“I worked with other senators to make sure that we have the right to ask for more documents and witnesses,” Alexander said in a statement shortly after the trial recessed, “but there is no need for more evidence to prove something that has already been proven and that does not meet the United States Constitution’s high bar for an impeachable offense.”
The decision is a huge blow to Democrats — and not just because he was one of the few GOP senators open to witnesses. It’s also because he is retiring ahead of the 2020 election — a move that would ostensibly have given him more latitude to take a tough vote. He comes from a red state, yes, but he was also a vote Democrats desperately needed.
His announcement seems to indicate that the end of this is close. Sen. Lisa Murkowski (R-Alaska) is still weighing her decision. Sens Mitt Romney (R-Utah) and Susan Collins (R-Maine) have indicated that they will vote for witnesses. But Democrats very likely need a fourth vote — unless Chief Justice John G. Roberts Jr. elects to break a potential 50-50 tie.
Looming over Alexander’s decision was the fate of every other GOP member of Congress who has run afoul of Trump in recent years. When they have done so, they have often opted to leave elected office rather than try to explain their decisions to their fellow partisans. One of them, Rep. Justin Amash (I-Mich.), left the GOP. And they have often been attacked by Trump — in one case, even after his death.
Sen. John McCain’s (R-Ariz.) vote against the GOP’s replacement for Obamacare was as dramatic as it was significant. With the vote coming down to the wire, McCain made a bold statement by walking over and delivering his decisive “no” vote with a thumbs-down.
McCain at the time was fighting brain cancer, but Trump nonetheless repeatedly derided him. Even after McCain died and received a hero’s ceremony in the U.S. Capitol, Trump continued his attacks.
Trump has focused like a laser from Day One on keeping his base in line. At times, when he was particularly out of favor with the American public, it was basically all he had. But however gruesome the tactics have been — particularly in the case of McCain — there is little doubt that they have proven effective. Even GOP retirees and moderates have been reluctant to say what they apparently truly think about what Trump is up to.

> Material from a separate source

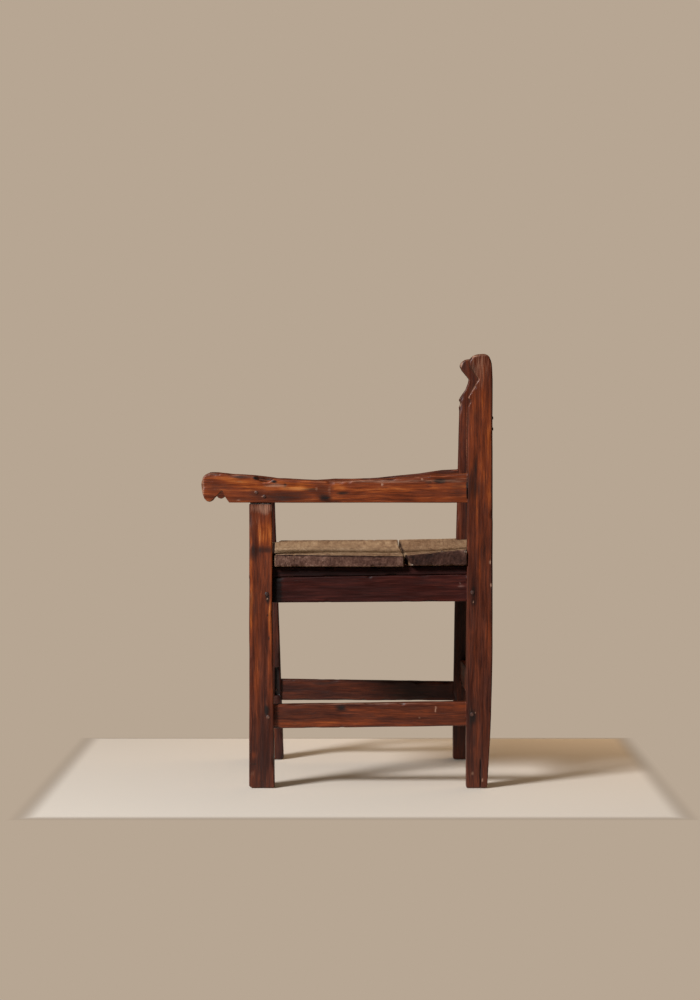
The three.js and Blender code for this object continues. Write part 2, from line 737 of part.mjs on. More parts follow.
// One peg through each end of each board and its bearer into the side rail. It stands at the
// middle row of the board's crown, in line with the cross section next to the board's end.
function pegSeat() {
  const down = new THREE.Vector3(0, 0, -1);
  const boards = [
    { board: 'front_seat_board', y: mix(legFrontY + seatNose, boardJoint, frontBoardCrownShares[2][0]),
      row: frontBoardCrownShares[2] },
    { board: 'rear_seat_board', y: mix(boardJoint, backY - seatTail, rearBoardCrownShares[2][0]),
      row: rearBoardCrownShares[2] },
  ];
  boards.forEach(({ board, y, row }) => sides.forEach((side) => {
    const station = side.sign > 0 ? boardStationShares.at(-2) : boardStationShares[1];
    const start = new THREE.Vector3(side.sign * sideTenonX, y, boardTop(row, station));
    drivePeg(`${side.name}_${board}_peg`, start, down, seatPegDepth, seatPegRadius, pegProud,
      [board, `${side.name}_seat_bearer`, `${side.name}_side_seat_rail`]);
  }));
}

// Corner of the rear seat board let into the outer edge of the left post.
function cutHousing() {
  const [left] = sides;
  const post = pieces.get('left_rear_post');
  const low = seatUnder(postFrontY);
  const face = postFront(left, low);
  const wedge = prismAcross([
    [face - cutOverrun, low], [face + housingDepth, low],
    [face, low + housingHeight], [face - cutOverrun, low + housingHeight],
  ], [postOuterX - sideRailInset, postOuterX + cutOverrun], 0);
  pieces.set('left_rear_post', post.subtract(solidOf(wedge)));
}

sides.forEach(makeSideFrame);
makeCrossRails();
makeRearStretcher();
makeBackBoard();
makeSeat();
pegSeat();
cutHousing();

// Materials and the finished group
function finishOf(name) {
  if (name.endsWith('_peg')) return pegFinish;
  if (name.endsWith('_board') && name !== 'back_board') return boardFinish;
  if (name.includes('seat_rail') || name.includes('bearer')) return railFinish;
  return frameFinish;
}

const chair = new THREE.Group();
pieces.forEach((solid, name) => {
  const mesh = new THREE.Mesh(geometryOf(solid), new THREE.MeshStandardMaterial(finishOf(name)));
  mesh.name = name;
  chair.add(mesh);
});

export default chair;
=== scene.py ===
# Rustic joined armchair in dark waxed hardwood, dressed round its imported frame.
# Metres and +Z up in Blender; the sitter faces -Y and the sitter's left is +X.
# Shapes are worked out in millimetres and turned to metres when a mesh is made.
import math
import bpy
import numpy as np
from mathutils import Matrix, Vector


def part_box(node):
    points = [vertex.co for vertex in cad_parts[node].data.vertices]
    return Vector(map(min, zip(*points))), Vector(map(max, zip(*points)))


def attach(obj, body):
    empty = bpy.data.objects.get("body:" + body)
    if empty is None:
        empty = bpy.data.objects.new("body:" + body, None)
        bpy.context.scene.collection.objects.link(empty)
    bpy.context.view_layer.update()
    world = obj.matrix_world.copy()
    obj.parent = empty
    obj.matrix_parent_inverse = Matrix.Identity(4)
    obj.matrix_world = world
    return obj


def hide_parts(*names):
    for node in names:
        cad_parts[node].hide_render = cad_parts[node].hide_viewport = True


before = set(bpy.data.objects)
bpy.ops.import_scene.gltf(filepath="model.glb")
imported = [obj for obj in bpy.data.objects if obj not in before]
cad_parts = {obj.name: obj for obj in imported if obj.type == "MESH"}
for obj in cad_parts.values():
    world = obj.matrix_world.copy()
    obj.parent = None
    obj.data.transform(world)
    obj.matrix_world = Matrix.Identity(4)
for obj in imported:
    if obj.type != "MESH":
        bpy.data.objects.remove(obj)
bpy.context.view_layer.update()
mm = 0.001
sides = ("left", "right")
print("frame loaded")


# small tools

def spanOf(node):
    # a node's box in millimetres: [[low x, high x], [low y, high y], [low z, high z]]
    low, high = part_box(node)
    return [[low[i] / mm, high[i] / mm] for i in range(3)]


def colourOf(code):
    # sRGB hex to linear: value / 12.92 up to 0.04045, above it ((value + 0.055) / 1.055)^2.4
    parts = [int(code[i:i + 2], 16) / 255 for i in (1, 3, 5)]
    return (*[p / 12.92 if p <= 0.04045 else ((p + 0.055) / 1.055) ** 2.4 for p in parts], 1.0)


def smoothStep(x, low, high):
    # 3t^2 - 2t^3, with t from 0 at low to 1 at high
    t = np.clip((x - low) / (high - low), 0, 1)
    return t * t * (3 - 2 * t)


def noise(points, size, seed):
    # value noise from -1 to 1: hashed values at the corners of cells of this size in millimetres,
    # blended along each axis with 6t^5 - 15t^4 + 10t^3
    place = points / np.asarray(size, float) + seed * 17.31
    cell = np.floor(place).astype(np.int64)
    t = place - cell
    t = t * t * t * (t * (t * 6 - 15) + 10)
    total = np.zeros(points.shape[:-1])
    for corner in range(8):
        step = (corner & 1, corner >> 1 & 1, corner >> 2)
        n = ((cell[..., 0] + step[0]) * 73856093) ^ ((cell[..., 1] + step[1]) * 19349663)
        n = (n ^ ((cell[..., 2] + step[2]) * 83492791) ^ (seed * 7919 + 13)) & 0x7FFFFFFF
        n = ((n ^ (n >> 13)) * 1274126177) & 0x7FFFFFFF
        n = ((n ^ (n >> 15)) * 2654435) & 0x7FFFFFFF
        weight = np.ones_like(total)
        for axis in range(3):
            weight = weight * (t[..., axis] if step[axis] else 1 - t[..., axis])
        total += weight * n
    return total / 0x7FFFFFFF * 2 - 1


def layered(points, size, seed, layers=3):
    # noise added to itself at half the size and half the height, layer after layer
    size = np.asarray(size, float)
    total = sum(noise(points, size / 2 ** i, seed + i * 31) / 2 ** i for i in range(layers))
    return total / (2 - 2 / 2 ** layers)


def alongGrain(axis, along, across):
    # size of a noise cell that is long in the direction of the grain
    return [along if i == axis else across for i in range(3)]


# timbers as grids

cornerSteps = np.array([0, 0.6, 1.3, 2.2, 3.4, 5])  # places of the first points from a corner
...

Even before Alexander’s statement, Sen. Sheldon Whitehouse (D-R.I.) admitted that Trump’s tactics with GOP lawmakers had frightened them — indicating that he wasn’t optimistic about what lay ahead.
There is little doubt that someone like Alexander knew that voting in favor of Bolton — or even just witnesses, period — would have lined him up for a barrage of Trump criticism. Even as someone set to exit public life, he had to know the coda that might leave on his legacy in a red state like Tennessee and that it would have lasted long past his retirement date in January 2021.
Alexander is a respected longtime senator and former governor who stands to go down in Tennessee history. Even if he thought voting for new witnesses was the right thing to do, it’s only natural for a politician — someone from a line of work that rewards self-preservation and requires a constant eye on public opinion — to weigh the upsides and the downsides.
And that goes double in an impeachment process whose outcome isn’t in any real doubt. Even if Bolton testified, there is little question the Senate would fail to produce the two-thirds vote needed to remove Trump — something that would require as many as 20 Republicans.
Alexander notably signed on to a question that Sen. Lindsey O. Graham (R-S.C.) asked House Democrats’ impeachment managers late Thursday night. The question included the premise that even Bolton’s testimony wouldn’t change the impeachment calculus “and that therefore, for this and other reasons, his testimony would add nothing to this case.”
The fact that Alexander was on the question was telling enough; the fact that Murkowski also signed on had to be even more defeating for Democrats. Murkowski signaled Thursday night that she’ll take a day to think about it.